Willa: Exactly, yes. I think we’re going to learn from our patients.

Mohammad: How about taking that all the way? Obviously, from our perspective, we believe that it’s not just by engaging the patients as a nice and useful thing to do, but actually that it’s the engagement that drives the integration processes. How do you see people making use of the patient as the solution, rather than yet another problem, another tick box to go through?

Willa: Let’s see. That’s difficult, because who’s the ultimate coordinater of the care? We’ve never really been able to solve that. Is it the primary care provider? I have conflicting thoughts on this. The issues are: Who cares the most that the care is coordinated?  Who’s the most invested in that, and that’s the patient, but the problem is, in the United States we have such an incredibly complex health care system that I, as someone in the health field, am actually ill-equipped to completely coordinate my care and navigate the system.

We’ve tried these various models, such as HMOs, and we’re starting now with Accountable Care Organizations (ACOs). I think the answer is still to be determined.

Mohammad: We find that, in the UK, it’s officially supposed to be the primary care provider, but the fact is that it still does not happen. The primary care physicians always complain they don’t know what’s going on with their patients. They don’t know what’s been happening when they have other providers, and you find that patients end up ill-equipped. They’re still having to do the joining up, telling people what other people have been doing. The theory for us was that the missing piece is having the data, and then they can be well-equipped to do what they’re having to do anyway.

Willa: I totally agree with what you said, and I believe that through electronic health records, the clinicians are going to get more of the data to be able to better coordinate the care. I see that in the hospitals. I recently did some research with nurses who went from an organization that had all disparate systems that didn’t talk well to each other, over to a one vendor solution, and I asked them, “How does this affect your work?” They said, “Well, the most fabulous part of it is I have access to all of the information. With a click of the mouse, I can get past hospitalizations, past office visits, and I can see what happened in the emergency room.”  They had information that was never as easily accessible, so that the nurse was able to better assess the patient and better coordinate care. Maybe through health IT, it’ll be a shared coordination of care by providers and the patient, everybody will have all of the information. I don’t know, I’m just speculating here.

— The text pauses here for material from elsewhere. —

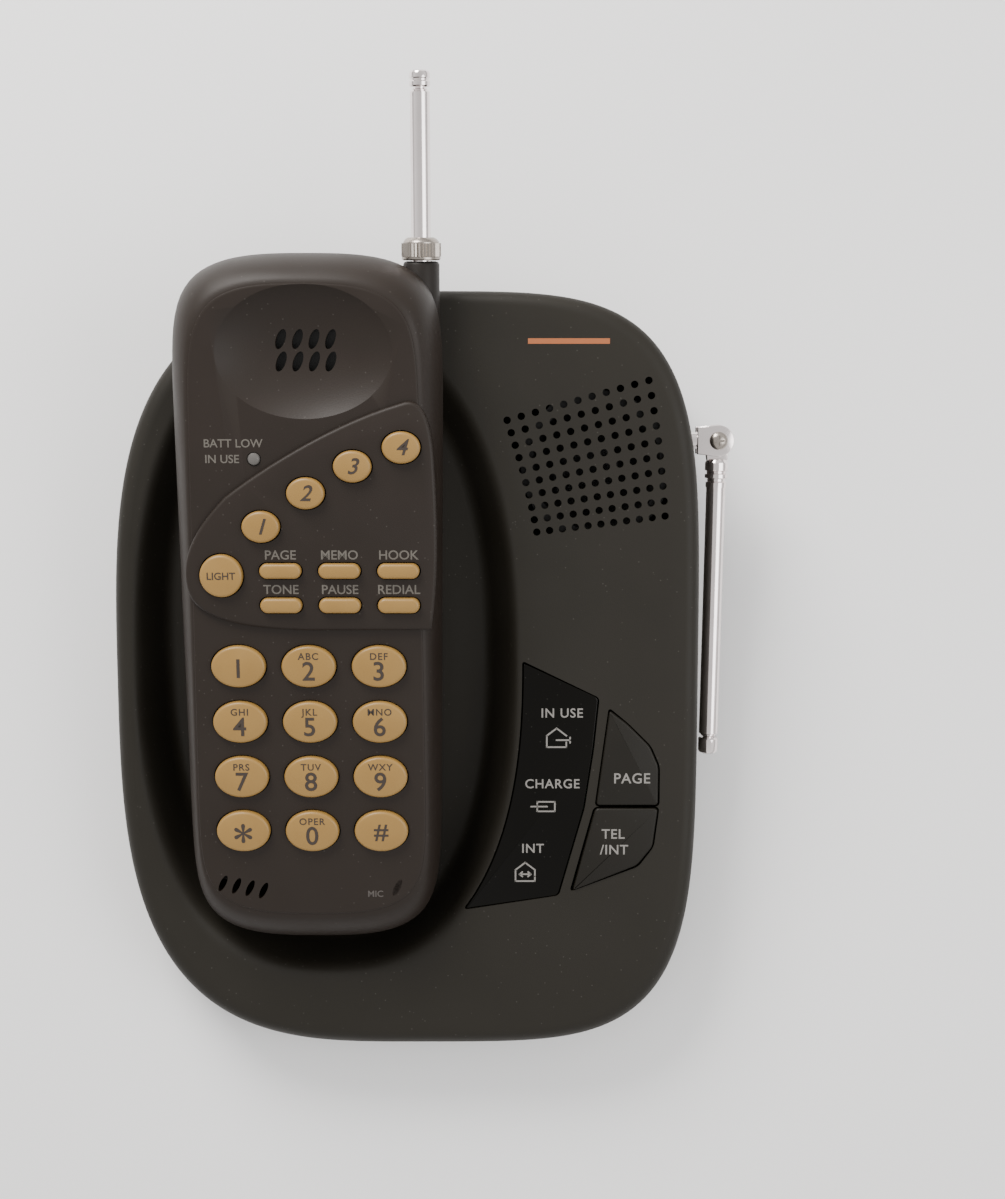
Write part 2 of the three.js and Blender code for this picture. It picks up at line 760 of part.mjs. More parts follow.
const backDepth = (y) => {
  const rise = THREE.MathUtils.smoothstep(y, half * 0.3, half * 0.62);
  return THREE.MathUtils.lerp(handset.thickness, handset.earThickness, rise);
};

// The front of the handset down to the parting line, in by inset all over.
function frontBody(inset, to) {
  const rings = [];
  const steps = 4;
  const start = 0.3; // the flank begins with a crease at the face
  for (let i = 0; i <= steps; i++) {
    const turn = THREE.MathUtils.lerp(start, Math.PI / 2, i / steps);
    const inward = (1 - Math.sin(turn)) / (1 - Math.sin(start));
    const down = ((Math.cos(start) - Math.cos(turn)) / Math.cos(start)) * handset.parting;
    const flareTaper = THREE.MathUtils.lerp(handset.taper, -handset.taper, inward);
    const depth = i === steps ? to : -down - inset * (1 - i / steps);
    rings.push(
      handsetRing(
        inset + handset.sideInset * inward,
        inset + handset.topInset * inward,
        inset + handset.bottomInset * inward,
        () => depth,
        flareTaper,
      ),
    );
  }
  return skin(rings);
}

// The back of the handset from the parting line, with its rounded edges.
function backBody(inset, from) {
  const rings = [handsetRing(inset, inset, inset, () => from)];
  const steps = 4;
  for (let i = 1; i <= steps; i++) {
    const turn = (i / steps) * (Math.PI / 2);
    const inward = handset.backInset * (1 - Math.cos(turn));
    const depth = (y) =>
      THREE.MathUtils.lerp(-handset.parting, -backDepth(y) + inset, Math.sin(turn));
    rings.push(handsetRing(inset + inward, inset + inward, inset + inward, depth));
  }
  for (const share of [0.25, 0.5, 0.75]) {
    const inward = handset.backInset + inset;
    rings.push(
      handsetRing(
        inward + share * (halfWide - inward),
        inward + share * (half - inward),
        inward + share * (half - inward),
        (y) => -backDepth(y) + inset,
      ),
    );
  }
  return skin(rings);
}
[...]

Mohammad: The final thing is where do you see ACOs in all of this?  What role will they play?

Willa: We keep trying different models. Health care has gotten incredibly complex. We have diseases we’ve never had before. People are able to live longer with more diseases than they ever have before, and so how do we have this coordinated approach that, when you treat one thing, you don’t cause problems because of another thing?  We keep trying different models, and the latest model is the ACO. I hope it works. I guess you can tell by the hesitancy in my voice that I’m sort of saying, “Okay, I’m willing to try another thing.” Clearly we haven’t solved the coordination of care problem up to this point, and if the ACO is able to stay focused on coordinating care so that patients get the best care that they need to improve their health, then I’m all for it.

When you look at what it says ACOS are, who could be against it?  “Promote evidence-based medicine,” well, that sounds good to me! I certainly want anybody who cares for me to have the latest evidence.

The other piece that supposedly the ACOs are going to have is going to be the quality and cost measures. What are the measures?  At different stages, what are the treatments? It’s these quality measures that we’ve never been able to do in an efficient way with paper records. If we have good data in these electronic systems, we could get really good quality measures, so that we can then have evidence-based health care and coordinated care. On paper, the accountable care organization sounds like it’s going to solve all the problems. I hope it does.

Mohammad: It’s been really great talking to you. Thanks so much, Willa!

Willa: Thank you for the opportunity.